To demonstrate the seriousness with which it views the threat of a nuclear strike from North Korea, the Trump administration has ordered a carrier strike group to turn around from a planned visit to Australia and move to a position off the Korean Peninsula. The White House has also leaked that it is contemplating placing nuclear weapons in South Korea and even a program of targeted assassination against Kin Jun-un and the senior North Korean leadership.

All of this saber rattling is not so much directed toward Kim and his cronies, who are likely deaf to such messaging, than to their sponsors in Beijing, China is the one country that has some influence over North Korea because it supports that country economically.

Thus far it has been content to allow Kim to be a headache for the west, especially South Korea and Japan, which serves its purpose of enhancing its position in the western Pacific.

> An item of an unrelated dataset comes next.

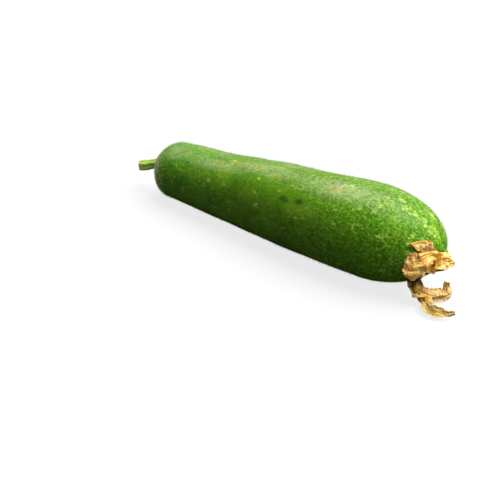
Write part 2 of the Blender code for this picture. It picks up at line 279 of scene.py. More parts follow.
class Shading(Graph):
    """The nodes of one material, around its Principled shader."""

    def __init__(self, name: str) -> None:
        """Makes the material with the given name."""
        self.material = bpy.data.materials.new(name)
        self.material.use_nodes = True
        super().__init__(self.material.node_tree)
        self.shader = self.tree.nodes["Principled BSDF"]

    def place(self) -> Socket:
        """Each point's place, in metres."""
        return self.add("ShaderNodeTexCoord").outputs["Object"]

    def number(self, name: str) -> Socket:
        """The number that the mesh keeps under a name."""
        return self.add("ShaderNodeAttribute", attribute_name=name).outputs["Fac"]

    def vector_of(self, name: str) -> Socket:
        """The vector that the mesh keeps under a name."""
        return self.add("ShaderNodeAttribute", attribute_name=name).outputs["Vector"]

    def parts(self, vector: Socket) -> tuple[Socket, Socket, Socket]:
        """The X, Y and Z of a vector."""
        return tuple(self.add("ShaderNodeSeparateXYZ", {0: vector}).outputs)

    def cloud(self, place: Source, wave: float, detail: float = 2.0, rough: float = 0.5) -> Socket:
        """Noise from 0 to 1.

        Args:
            place: Where it is read, in metres.
            wave: The width of one bump, in metres.
            detail: How many finer layers it has.
            rough: How strong the finer layers are.

        Returns:
            The noise.
        """
        inputs = {"Vector": place, "Scale": 1 / wave, "Detail": detail, "Roughness": rough}
        return self.add("ShaderNodeTexNoise", inputs).outputs["Fac"]

    def swing(self, pattern: Source, width: float) -> Socket:
        """A pattern from 0 to 1, as a swing of the given width about 0."""
        return self.times(self.math("SUBTRACT", pattern, 0.5), width)

    def between(self, value: Source, low: float, high: float) -> Socket:
        """Rises smoothly from 0 where the value is low to 1 where it is high."""
        inputs = {"Value": value, "From Min": low, "From Max": high}
        return self.add("ShaderNodeMapRange", inputs, interpolation_type="SMOOTHSTEP").outputs["Result"]

    def mix(self, share: Source, under: Source, over: Source) -> Socket:
        """Lays one colour over another, as strongly as share says."""
        return self.add("ShaderNodeMix", {0: share, 6: under, 7: over}, data_type="RGBA").outputs[2]

    def lay(
        self, under: Source, layer: Layer, pattern: Source, strength: Source | None = None
    ) -> Socket:
        """Lays a layer over a colour.

        Args:
            under: The colour.
            layer: The layer.
            pattern: The pattern that says where the layer shows.
            strength: How strongly it shows there, if not as the layer says.

        Returns:
            The new colour.
        """
        strength = layer.strength if strength is None else strength
        share = self.times(self.between(pattern, layer.low, layer.high), strength)
        return self.mix(share, under, layer.tint)

    def specks(self, place: Source, wave: float, size: float, share: float) -> Socket:
        """Round specks, each in a random cell of its own.

        Args:
            place: Where they are read, in metres.
            wave: The width of a cell, in metres.
            size: A speck's radius, as a share of its cell.
            share: How many of the cells have one, from 0 to 1.

        Returns:
            1 inside a speck, 0 outside.
        """
        cells = self.add("ShaderNodeTexVoronoi", {"Vector": place, "Scale": 1 / wave}).outputs
        inside = self.math("SUBTRACT", 1.0, self.between(cells["Distance"], size * 0.5, size))
        return self.times(inside, self.math("LESS_THAN", self.parts(cells["Color"])[0], share))

    def finish(
        self, colour: Source, roughness: Source, height: Source, depth: float, even: Inputs
    ) -> Material:
        """Joins the results to the shader.

        Args:
            colour: The surface's colour.
            roughness: Its roughness.
            height: The fine relief, from 0 to 1.
            depth: How high that relief stands, in metres.
            even: Further inputs of the shader, which are the same all over it.

        Returns:
            The finished material.
        """
        bump = self.add("ShaderNodeBump", {"Height": height, "Distance": depth, "Strength": 1.0})
        results = {"Normal": bump.outputs[0], "Base Color": colour, "Roughness": roughness}
        for name, value in (results | even).items():
            self.give(self.shader.inputs[name], value)
        return self.material


SHADE, NET = paint(26, 66, 4), paint(126, 164, 40)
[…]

Unfortunately, from Beijing’s point of view, Kim really means it when he declares how much he would like to launch a nuclear strike against the United States. The North Korean leader executes people who fall asleep at meetings by blowing them apart with antiaircraft guns, presumably because it is more impressive than a firing squad.

Trump drove that lesson home when he had dinner with the Chinese president recently. He was able to inform his guest between courses that he had delivered a cruise missile bombardment to Bashar Assad in response to his attacking his own people with Sarin gas.

The obvious implication was that Trump is prepared to serve North Korea a similar lesson if it doesn’t stop developing weapons of Mass Destruction and threatening to use them.

The question arises, has Beijing gotten the message and is it prepared to act. It likely has, and it will be better all around if the Chinese reins in Kim, even if it comes to arranging him to be shot in the back of the head and replaced with someone who is more in touch with objective reality.

The situation can be resolved quietly without resort to high explosives and the risk of starting a Second Korean War and all that implies.

Trump has a lot of marks against him, but unlike his predecessor, he seems to grasp how to deal with bad behavior on the part of dictators. The world has been put on notice. The only question is whether the crisis in Korea will be settled the easy way or the extremely hard way. The answer will define the first term of the Trump presidency.